Sacher provides a nuanced study of the most controversial aspect of the conscription law: exceptions for individuals owning twenty or more enslaved people. Many contemporary Southerners, and modern historians, have argued that this exemption turned the conflict from a rich man's war to a poor man's fight. Sacher argues for a more revisionist interpretation of these exemptions. The initial law defined men eligible for an overseer exemption as those employed in that profession prior to the enactment of the conscription bill. In 1863,
Lawmakers tightened this exemption by stipulating that it now applied only to planta-tions owned by a minor, someone of unsound mind, a femme sole (a woman living by herself on a plantation), or a soldier in the field. These owners would have to pay a $500 annual fee for this privilege, and they had to sign an affidavit indicating that they could not obtain the services of anyone ineligible for armed service. (116)
Sacher's chronological exploration of conscription from 1862 on is broken by a chapter exploring the actual implementation of the draft on the ground by enrolling officers. Focusing on enrolling officers working within North Carolina, he reveals many of the challenges these officers encountered. Operating in an era without widespread birth records, many enrolling officers spent considerable time gathering evidence on residents' birth dates to determine whether they were as old as they claimed or trying to dodge the draft. Many foreign-born Southerners challenged their local enrolling officers about the legal status of their citizenship, and thus obligations to serve the country. It was also common for enrolling officers to spend much of their time learning who worked in 'legitimate' exempted occupations and the others who claimed exemptions to escape the draft. This particular chapter breaks new ground in the historiog-raphy of Confederate conscription.

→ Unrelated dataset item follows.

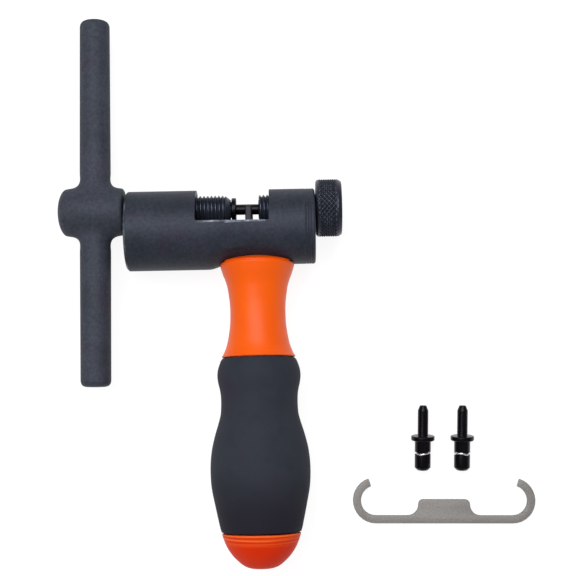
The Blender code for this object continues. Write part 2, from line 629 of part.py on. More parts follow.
def hook_outline():
    """Half of the hook's outline (x < 0), from the bottom edge's middle round to the tab's top."""
    centre = (-0.5 * HOOK_ARC_SPACING, 0.0)
    inner = HOOK_ARC_RADIUS - HOOK_STRIP
    down = -math.pi / 2
    sweep_end = HOOK_ARC_END - 2.0 * math.pi
    outer = circle_points(centre, HOOK_ARC_RADIUS, down, sweep_end, 14)
    back = circle_points(centre, inner, sweep_end, down, 12)
    strip_top = -inner
    tab = -HOOK_TAB_HALF_WIDTH
    fillet = circle_points((tab - HOOK_TAB_FILLET, strip_top + HOOK_TAB_FILLET),
                           HOOK_TAB_FILLET, down, 0.0, 6)
    tab_top = strip_top + HOOK_TAB_HEIGHT
    corner = circle_points((tab + HOOK_TAB_CORNER, tab_top - HOOK_TAB_CORNER),
                           HOOK_TAB_CORNER, math.pi, 0.5 * math.pi, 4)
    return outer + back + fillet + corner


def make_hook(layout):
    half = hook_outline()
    outline = half + [(-x, y) for x, y in reversed(half)]
    curve = bpy.data.curves.new("chain_hook", "CURVE")
    curve.dimensions = "2D"
    curve.fill_mode = "BOTH"
    curve.extrude = 0.5 * HOOK_THICKNESS
    spline = curve.splines.new("POLY")
    spline.points.add(len(outline) - 1)
    for point, (x, y) in zip(spline.points, outline):
        point.co = (x, y, 0.0, 1.0)
    spline.use_cyclic_u = True
    flat = bpy.data.objects.new("chain_hook", curve)
    bpy.context.scene.collection.objects.link(flat)
    mesh = evaluated_mesh(flat)
    bpy.data.objects.remove(flat)
    work = bmesh.new()
    work.from_mesh(mesh)
    bmesh.ops.remove_doubles(work, verts=work.verts, dist=MERGE)
    bmesh.ops.recalc_face_normals(work, faces=work.faces)
    work.to_mesh(mesh)
    work.free()
    turn = Matrix.Rotation(LAYOUT_TURN, 4, "Z")
    add("chain_hook", mesh, "hook_steel", layout, turn, (HOOK_X, HOOK_Y, 0.5 * HOOK_THICKNESS))


def make_spare_pins(layout):
    """Each spare lies on its flange's rim and the end of its shank."""
    rim_back = FLANGE_THICKNESS - FLANGE_CHAMFER
    shank_back = FLANGE_THICKNESS + SHANK_LENGTH - SHANK_CHAMFER
    lean = math.atan((FLANGE_RADIUS - SHANK_RADIUS) / (shank_back - rim_back))
    rim_height = FLANGE_RADIUS * math.cos(lean) + rim_back * math.sin(lean)
    across = math.cos(LAYOUT_TURN)
    along = math.sin(LAYOUT_TURN)
    turn = Matrix.Rotation(LAYOUT_TURN, 4, "Z") @ Matrix.Rotation(lean, 4, "X") @ UP_Y
    for index in range(2):
        step = index * SPARE_PIN_SPACING
        place = (SPARE_PIN_X + step * across, SPARE_PIN_Y + step * along, rim_height)
        add_pin("spare_pin_%d" % (index + 1), layout, turn, place)


def stand_on_origin(root):
    """Move everything so that the set's box stands centred on the world origin."""
    bpy.context.view_layer.update()
    depsgraph = bpy.context.evaluated_depsgraph_get()
    low = [math.inf] * 3
    high = [-math.inf] * 3
    for obj in parts.objects:
        if obj.type != "MESH":
            continue
        solid = obj.evaluated_get(depsgraph)
        for vert in solid.data.vertices:
            place = obj.matrix_world @ vert.co
            for axis in range(3):
                low[axis] = min(low[axis], place[axis])
                high[axis] = max(high[axis], place[axis])
    root.location = (-0.5 * (low[0] + high[0]), -0.5 * (low[1] + high[1]), -low[2])


clear_scene()
parts = new_collection(NAME)
cutters = new_collection("cutters")

layout = empty("layout")
tool = empty("tool_frame", layout)
belly = BODY_RADIUS + NECK_LENGTH + BELLY_DOWN      # along the handle from the body's centre
tool_lean = -math.asin((BELLY_RADIUS - BODY_RADIUS) / belly)
tool.rotation_euler = (tool_lean, 0.0, 0.0)
tool.location = (0.0, 0.0, BODY_RADIUS - BODY_CENTRE * math.sin(tool_lean))
handle = empty("handle_frame", tool)
handle.location = (0.0, -UNDERSIDE, 0.0)

make_body(tool)
make_spindle(tool)
make_t_bar(tool)
add_pin("driving_pin", tool, ALONG_X, (PIN_FLANGE_RIGHT, 0.0, 0.0))
make_adjuster(tool)
make_handle(handle)
make_end_cap(handle)
make_handle_fixings(handle)
make_spare_pins(layout)
make_hook(layout)
stand_on_origin(layout)
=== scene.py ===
"""Looks of the bicycle chain tool and its loose spare pins and chain hook.

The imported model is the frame. Sizes are in millimetres, in the tool's own frame: X along the
screws towards the knob, -Y down the handle, Z up, with the origin where the screws' axis and
the handle's axis cross. An outline is a list of (along, radius) points, and an outline of the
handle starts at the origin and runs down it. Meshes are made in metres.
"""
import json
import math

import bmesh
import bpy
import numpy as np
from mathutils import Matrix, Vector


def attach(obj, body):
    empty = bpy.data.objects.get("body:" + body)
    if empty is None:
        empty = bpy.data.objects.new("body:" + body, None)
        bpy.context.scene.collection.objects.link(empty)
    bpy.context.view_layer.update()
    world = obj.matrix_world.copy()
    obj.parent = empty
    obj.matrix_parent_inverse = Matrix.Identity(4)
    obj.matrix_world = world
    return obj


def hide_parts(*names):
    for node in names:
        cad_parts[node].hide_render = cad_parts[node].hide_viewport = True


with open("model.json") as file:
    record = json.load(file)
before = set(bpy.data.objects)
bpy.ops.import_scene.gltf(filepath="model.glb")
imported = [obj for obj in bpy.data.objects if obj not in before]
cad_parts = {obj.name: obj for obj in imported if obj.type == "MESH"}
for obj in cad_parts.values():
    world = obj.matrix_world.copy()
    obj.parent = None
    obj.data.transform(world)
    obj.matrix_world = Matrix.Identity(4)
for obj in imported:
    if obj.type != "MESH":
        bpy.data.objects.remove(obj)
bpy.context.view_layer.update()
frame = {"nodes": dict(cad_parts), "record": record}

MM = 0.001
WELD = 1e-6                       # metres between points that are one
NODES = frame["nodes"]
JOINTS = {joint["name"]: joint for joint in frame["record"]["behaviour"]["joints"]}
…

Sacher's study has its failings. The main examination of conscription on the ground took place in North Carolina. The Old North State generated a mountain of materials easily accessible to historians. Comparison with material in other states would have helped determine whether the North Carolina experience was typical or exceptional.
Another minor failing is the many accounts of soldiers in his study: the database Sacher accumulated for his analysis is not described. The sample size of resources Sacher used is not stated, nor is there any discussion of, for instance, the origins of soldiers in the Upper South versus the Lower South, what service they or their regiments served in. Readers do not learn whether the sample sizes under study typified most Confederates or were skewed in some way.
These quibbles aside, Confederate Conscription and the Struggle for Southern Soldiers is now the best study of its subject for both academic and popular readers.